The Minister of Finance, Budget and National Planning, Zainab Ahmed, argued this at the opening session of the Dialogue on the National Monitoring and Evaluation Policy and Women’s Economic Empowerment at the State House, Abuja.

She was responding to earlier remarks by Prof. Dung Pam Sha, representing the Director-General of the NIPSS, Kuru, Plateau State, Prof. Ayo Omotayo.

Ahmed, who was represented by the Minister of State, Budget and National Planning, said, “A little while ago, when the representative of the DG NIPSS, Professor Don Pasha, was speaking, he made a recommendation for the setup of an agency to handle monitoring and evaluation.

“I do not support that. I do not think that we need more agencies. What we need now is to begin to reduce all our agencies.

“We have too many and they are playing competing roles. But what I do agree with him is what he talked about the use of technology. And as part of the current M&E framework, we have developed that.”

Ahmed said the Federal Government had upgraded its monitoring and evaluation framework by involving citizens in its projects by creating the EyeMark App launched last December by the President, Major General Muhammadu Buhari (retd.).

Prof Pasha, who spoke to our correspondent on the event’s sideline, said his earlier proposal was premised on the need for autonomy for the departments tasked with monitoring the implementation of FG projects.

He said it does not conflict with the Oronsaye report, which recommends, among other things, the scraping and merging of at least 90 government agencies.

“Well, it’s not a clash of interests or goals because we think any new agency would have a function. But we are not insisting that agencies must be created.

“The departments currently running the programme and the projects and performing the role of M&E should be given some level of independence to perform their responsibilities.

“Subsuming them into a structure makes it very difficult for them to operate. That is the issue that we’re raising.

“So we need some kind of autonomy to be given to that department if it is not even going to be upgraded to an agency,” Sha said.

Submitted in 2012, the Oronsaye report on public sector reforms revealed that there were 541— statutory and non-statutory — Federal Government parastatals, commissions, and agencies.

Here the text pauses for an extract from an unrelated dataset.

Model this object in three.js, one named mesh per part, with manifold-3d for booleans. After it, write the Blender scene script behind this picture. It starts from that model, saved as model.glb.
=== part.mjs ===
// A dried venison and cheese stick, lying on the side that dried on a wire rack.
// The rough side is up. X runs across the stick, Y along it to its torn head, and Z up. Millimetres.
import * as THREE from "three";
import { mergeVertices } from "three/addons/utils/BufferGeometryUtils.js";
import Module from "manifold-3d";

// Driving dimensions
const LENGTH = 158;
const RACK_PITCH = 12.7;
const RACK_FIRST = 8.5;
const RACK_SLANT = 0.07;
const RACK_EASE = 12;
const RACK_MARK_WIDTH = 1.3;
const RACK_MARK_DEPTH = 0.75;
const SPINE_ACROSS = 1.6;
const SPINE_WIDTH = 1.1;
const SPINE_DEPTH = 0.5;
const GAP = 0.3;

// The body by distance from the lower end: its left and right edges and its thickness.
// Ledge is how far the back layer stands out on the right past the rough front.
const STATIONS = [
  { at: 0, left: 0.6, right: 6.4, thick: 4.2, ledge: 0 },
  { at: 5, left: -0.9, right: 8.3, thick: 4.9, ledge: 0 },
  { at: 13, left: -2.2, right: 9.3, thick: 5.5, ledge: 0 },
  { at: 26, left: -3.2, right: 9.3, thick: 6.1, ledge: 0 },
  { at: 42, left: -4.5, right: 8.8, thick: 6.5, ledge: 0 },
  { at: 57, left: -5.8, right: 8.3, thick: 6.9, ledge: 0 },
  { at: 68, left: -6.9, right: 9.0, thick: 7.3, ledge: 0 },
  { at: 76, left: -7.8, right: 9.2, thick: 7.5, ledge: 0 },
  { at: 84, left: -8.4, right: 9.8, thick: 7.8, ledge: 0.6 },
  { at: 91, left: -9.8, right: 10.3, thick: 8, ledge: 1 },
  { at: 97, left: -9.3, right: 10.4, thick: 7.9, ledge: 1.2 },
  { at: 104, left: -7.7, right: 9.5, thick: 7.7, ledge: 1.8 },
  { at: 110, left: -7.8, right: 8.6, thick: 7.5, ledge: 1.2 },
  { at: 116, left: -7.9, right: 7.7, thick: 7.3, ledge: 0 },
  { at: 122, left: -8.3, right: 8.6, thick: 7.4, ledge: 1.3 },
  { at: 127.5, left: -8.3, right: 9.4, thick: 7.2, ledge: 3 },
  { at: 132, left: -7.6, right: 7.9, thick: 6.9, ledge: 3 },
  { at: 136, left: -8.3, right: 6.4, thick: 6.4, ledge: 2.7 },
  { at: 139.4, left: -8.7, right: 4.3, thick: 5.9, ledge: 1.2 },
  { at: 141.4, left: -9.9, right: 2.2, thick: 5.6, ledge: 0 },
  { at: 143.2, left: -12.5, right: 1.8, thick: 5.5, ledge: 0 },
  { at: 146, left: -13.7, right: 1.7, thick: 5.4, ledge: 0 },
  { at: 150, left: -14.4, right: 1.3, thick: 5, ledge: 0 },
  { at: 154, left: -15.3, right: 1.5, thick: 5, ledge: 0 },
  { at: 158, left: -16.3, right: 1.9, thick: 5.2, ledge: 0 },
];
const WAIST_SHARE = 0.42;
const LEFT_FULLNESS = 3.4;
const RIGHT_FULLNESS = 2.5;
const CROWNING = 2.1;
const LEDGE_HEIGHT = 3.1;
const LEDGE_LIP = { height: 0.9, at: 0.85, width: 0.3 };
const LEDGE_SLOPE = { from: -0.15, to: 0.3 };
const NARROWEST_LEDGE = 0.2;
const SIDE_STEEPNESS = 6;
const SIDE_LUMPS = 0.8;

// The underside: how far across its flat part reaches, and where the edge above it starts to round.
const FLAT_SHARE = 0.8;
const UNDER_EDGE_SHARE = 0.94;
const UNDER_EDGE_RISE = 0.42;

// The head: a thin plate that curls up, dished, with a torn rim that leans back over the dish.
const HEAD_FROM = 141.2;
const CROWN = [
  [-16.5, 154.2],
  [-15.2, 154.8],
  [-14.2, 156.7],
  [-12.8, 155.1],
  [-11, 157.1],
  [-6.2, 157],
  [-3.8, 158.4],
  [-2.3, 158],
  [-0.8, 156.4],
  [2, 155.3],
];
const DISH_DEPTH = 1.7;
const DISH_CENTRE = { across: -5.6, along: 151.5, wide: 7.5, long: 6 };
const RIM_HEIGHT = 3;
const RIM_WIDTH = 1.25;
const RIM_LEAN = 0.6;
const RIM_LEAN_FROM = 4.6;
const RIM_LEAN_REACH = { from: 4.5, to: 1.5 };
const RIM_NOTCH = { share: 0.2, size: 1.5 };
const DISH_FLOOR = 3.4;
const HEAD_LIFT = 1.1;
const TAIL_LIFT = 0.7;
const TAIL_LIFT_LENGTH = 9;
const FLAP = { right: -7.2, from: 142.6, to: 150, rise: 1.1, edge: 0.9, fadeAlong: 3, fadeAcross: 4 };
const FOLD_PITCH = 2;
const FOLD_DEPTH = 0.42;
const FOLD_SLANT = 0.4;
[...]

The 800-page report recommended that 263 statutory agencies be slashed to 161, 38 agencies be scrapped, 52 be merged and 14 be reverted to departments in various ministries.

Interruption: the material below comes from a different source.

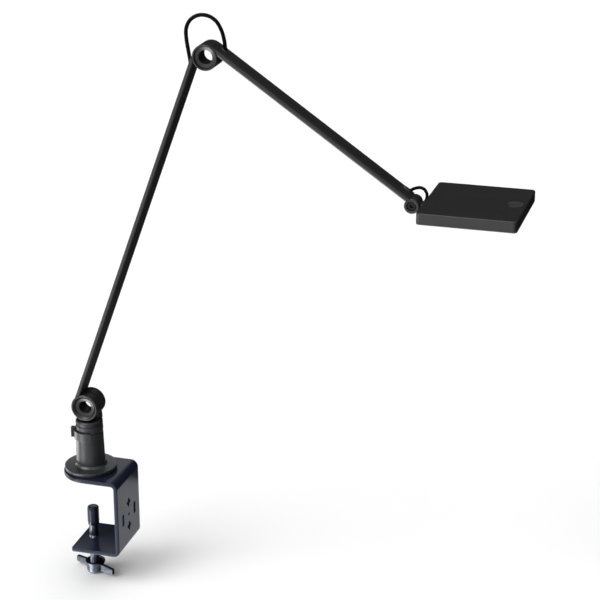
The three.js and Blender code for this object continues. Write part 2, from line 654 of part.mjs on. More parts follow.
place("head_knuckle", headKnuckle(), blackCoat, headFrame);
place("neck_screw", revolve(rod(1.6, [0.7, 2.6]), "z", NECK_SCREW, SMALL_ROUND), steel, headFrame);
place("tilt_screw", tiltScrew(), blackSteel, headFrame);
place("tilt_nut", tiltNut(), blackSteel, headFrame);
for (const [name, side] of [["front", -1], ["back", 1]]) {
  const profile = mirrored(ring(WASHER.inner, WASHER.outer, [WASHER.near, WASHER.far]), side);
  place(`tilt_washer_${name}`, revolve(profile, "y"), bearing, headFrame);
}

// ---------------------------------------------------------------- head
// The head's own frame: x from its middle, z from its middle plane.
const middleX = HEAD.left + HEAD.length / 2;
const lampHead = new THREE.Group();
lampHead.position.set(HEAD_PIVOT[0] + middleX, 0, HEAD_PIVOT[2] + HEAD.lift);
lamp.add(lampHead);
const TOP = HEAD.thickness / 2;
const [HALF_X, HALF_Y] = [HEAD.length / 2, HEAD.width / 2];
const BEZEL = { high: -TOP + 1.3, border: 8 };
const buttonX = BUTTON.x - middleX;

function housing() {
  const { corner, edge } = HEAD;
  const slab = extrudeZ(roundedRectangle(HALF_X, HALF_Y, corner), [BEZEL.high + GAP, TOP - edge]);
  const crownOutline = roundedRectangle(HALF_X - edge, HALF_Y - edge, corner - edge);
  const crown = extrudeZ(crownOutline, [TOP - edge - 0.1, TOP]);
  const inside = [HALF_X - WALL, HALF_Y - WALL];
  const cavity = box([-inside[0], inside[0]], [-inside[1], inside[1]], [-TOP - 1, TOP - 1.8]);
  const buttonHole = revolve(rod(BUTTON.radius + GAP, [0, TOP + 1]), "z", [buttonX, 0, 0]);
  const tongueSlot = [-TONGUE - GAP - HEAD.lift, TONGUE + GAP - HEAD.lift];
  const tongueHole = box([-HALF_X - 1, -HALF_X + WALL + 1], [-6, 6], tongueSlot);
  const turned = (profile) => ([x, y]) => revolve(profile, "z", [x, y, 0], SMALL_ROUND);
  const posts = bezelScrewPlaces().map(turned(rod(2.6, [-3.9, TOP - 1])));
  const holes = bezelScrewPlaces().map(turned(rod(1.3, [-6, 1.4])));
  return cut(join(cut(join(slab, crown), cavity, buttonHole, tongueHole), ...posts), ...holes);
}

function bezelScrewPlaces() {
  const [x, y] = [HALF_X - 5.2, HALF_Y - 5.2];
  return [[-x, -y], [x, -y], [x, y], [-x, y]];
}

function bezel() {
  const outer = extrudeZ(roundedRectangle(HALF_X, HALF_Y, HEAD.corner), [-TOP, BEZEL.high]);
  const opening = [HALF_X - BEZEL.border, HALF_Y - BEZEL.border];
  const window = extrudeZ(roundedRectangle(...opening, 2), [-TOP - 1, BEZEL.high + 1]);
  const holes = bezelScrewPlaces().map(([x, y]) => revolve(rod(1.3, [-8, 0]), "z", [x, y, 0], SMALL_ROUND));
  return cut(outer, window, ...holes);
}

const panel = (insetX, insetY, range) => {
  return extrudeZ(roundedRectangle(HALF_X - insetX, HALF_Y - insetY, 1.5), range);
};

const BUTTON_UNDER = TOP - 3;

function buttonSwitch() {
  const top = BUTTON_UNDER - BUTTON.travel - GAP;
  return box([buttonX - 4, buttonX + 4], [-4, 4], [0.2, top]);
}

function buttonCap() {
  const face = TOP + 0.1;
  return revolve([
    [0, BUTTON_UNDER], [BUTTON.radius + 1, BUTTON_UNDER],
    [BUTTON.radius + 1, TOP - 2.1], [BUTTON.radius, TOP - 2.1],
    [BUTTON.radius, face - 0.4], [BUTTON.radius - 0.4, face], [0, face],
  ], "z", [buttonX, 0, 0]);
}

place("head_housing", housing(), blackCoat, lampHead);
place("head_bezel", bezel(), blackPlastic, lampHead);
place("diffuser", panel(6.8, 7.2, [-4.9, -3.1]), opal, lampHead);
place("light_guide", panel(9.5, 10.7, [-2.8, -0.8]), clearGuide, lampHead);
place("reflector_sheet", panel(9.5, 10.7, [-0.5, -0.1]), whiteBoard, lampHead);
place("led_board", box([HALF_X - 9.1, HALF_X - 7.9], [-45, 45], [-2.8, -0.2]), whiteBoard, lampHead);
place("driver_board", box([-34, 22], [-22, 22], [0.2, 1.4]), board, lampHead);
place("button_switch", buttonSwitch(), blackPlastic, lampHead);
place("button_cap", buttonCap(), blackPlastic, lampHead);
bezelScrewPlaces().forEach(([x, y], i) => {
  place(`bezel_screw_${i + 1}`, revolve(rod(1, [-6.3, 0.8]), "z", [x, y, 0], SMALL_ROUND), steel, lampHead);
});

export default lamp;
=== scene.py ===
"""Architect desk lamp: the finished looks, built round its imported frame.

Pieces are shaped in millimetres and stored in metres. +Z is up and +X is the way the arms reach.
A shell is a pair of lists, points and faces. Angles are in degrees.
"""

import json
import math

import bmesh
import bpy
from mathutils import Matrix, Vector
from mathutils.geometry import tessellate_polygon


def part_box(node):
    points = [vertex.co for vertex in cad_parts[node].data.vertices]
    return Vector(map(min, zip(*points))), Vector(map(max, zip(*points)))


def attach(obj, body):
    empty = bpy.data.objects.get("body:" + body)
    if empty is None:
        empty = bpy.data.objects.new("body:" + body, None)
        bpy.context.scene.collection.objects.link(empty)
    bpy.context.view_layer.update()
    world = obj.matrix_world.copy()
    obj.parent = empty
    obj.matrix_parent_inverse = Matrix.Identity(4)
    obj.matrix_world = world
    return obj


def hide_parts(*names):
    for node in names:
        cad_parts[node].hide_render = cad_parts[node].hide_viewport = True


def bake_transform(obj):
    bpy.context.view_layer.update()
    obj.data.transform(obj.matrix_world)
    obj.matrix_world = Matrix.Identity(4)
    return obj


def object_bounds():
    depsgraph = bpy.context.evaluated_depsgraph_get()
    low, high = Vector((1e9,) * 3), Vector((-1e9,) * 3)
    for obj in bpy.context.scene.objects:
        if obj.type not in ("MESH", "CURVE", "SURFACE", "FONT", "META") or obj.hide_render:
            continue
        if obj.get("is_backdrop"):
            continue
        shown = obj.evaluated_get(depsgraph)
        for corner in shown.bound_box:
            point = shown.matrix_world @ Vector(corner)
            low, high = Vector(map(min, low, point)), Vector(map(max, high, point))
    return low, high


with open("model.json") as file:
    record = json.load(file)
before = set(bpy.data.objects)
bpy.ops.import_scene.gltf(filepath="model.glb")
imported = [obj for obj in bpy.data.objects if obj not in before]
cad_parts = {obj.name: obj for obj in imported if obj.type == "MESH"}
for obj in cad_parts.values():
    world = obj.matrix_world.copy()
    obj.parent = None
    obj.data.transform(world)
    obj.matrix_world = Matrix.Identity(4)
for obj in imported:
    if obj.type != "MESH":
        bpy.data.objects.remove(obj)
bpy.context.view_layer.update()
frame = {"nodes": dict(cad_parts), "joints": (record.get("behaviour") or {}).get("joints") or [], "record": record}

MM = 0.001
GAP = 0.3  # clearance between pieces that touch or turn on each other

# ---- places, from the frame


def joint_point(name):
    joint = next(joint for joint in frame["joints"] if joint["name"] == name)
    return Vector(joint["pos_m"]) / MM


def span(node):
    """A CAD node's lowest and highest corners, in millimetres."""
    low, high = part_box(node)
    return low / MM, high / MM


def axis_of(node):
    """Where an upright axis through a CAD node's middle stands."""
    low, high = span(node)
    return (low.x + high.x) / 2, (low.y + high.y) / 2, 0


def from_vertical(start, end):
    return math.degrees(math.atan2(end.x - start.x, end.z - start.z))


def turned_frame(origin, angle=0.0):
    return Matrix.Translation(origin) @ Matrix.Rotation(math.radians(angle), 4, "Y")


BASE = joint_point("lower_arm_tilt")
ELBOW = joint_point("elbow_tilt")
HEAD = joint_point("head_tilt")
LOWER_ANGLE = from_vertical(BASE, ELBOW)
UPPER_ANGLE = from_vertical(ELBOW, HEAD)
LOWER_LENGTH = (ELBOW - BASE).length
UPPER_LENGTH = (HEAD - ELBOW).length

FOOT_FRAME = turned_frame(BASE)
LOWER_FRAME = turned_frame(BASE, LOWER_ANGLE)
LOWER_TIP_FRAME = turned_frame(ELBOW, LOWER_ANGLE)
UPPER_FRAME = turned_frame(ELBOW, UPPER_ANGLE)
HEAD_FRAME = turned_frame(HEAD)

# ---- camera
CAMERA_AZIMUTH, CAMERA_ELEVATION = 16.17, 18.8
CAMERA_DISTANCE = 2104
CAMERA_CENTRE = Vector((267, 0, 331))  # the point that it stands round
CAMERA_AIM_DROP = 78  # it looks this far below that point, to take the clamp in
FIELD_OF_VIEW = 18.3


def from_side(azimuth, elevation):
    """The direction to a side: the azimuth counts from the front, anticlockwise from above."""
    turn, rise = math.radians(azimuth), math.radians(elevation)
    level = math.cos(rise)
    return Vector((math.sin(turn) * level, -math.cos(turn) * level, math.sin(rise)))


def added(name, data):
    """A new object in the scene."""
    thing = bpy.data.objects.new(name, data)
    bpy.context.scene.collection.objects.link(thing)
    return thing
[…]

The report also recommended that the law establishing the National Salaries and Wages Commission should be repealed and its functions transferred to the Revenue Mobilisation and Fiscal Responsibility Commission.

It advised the Federal Government to merge the nation’s top three anti-corruption agencies—the Economic and Financial Crimes Commission, the Independent Corrupt Practices and Other Related Offences Commission, and the Code of Conduct Bureau.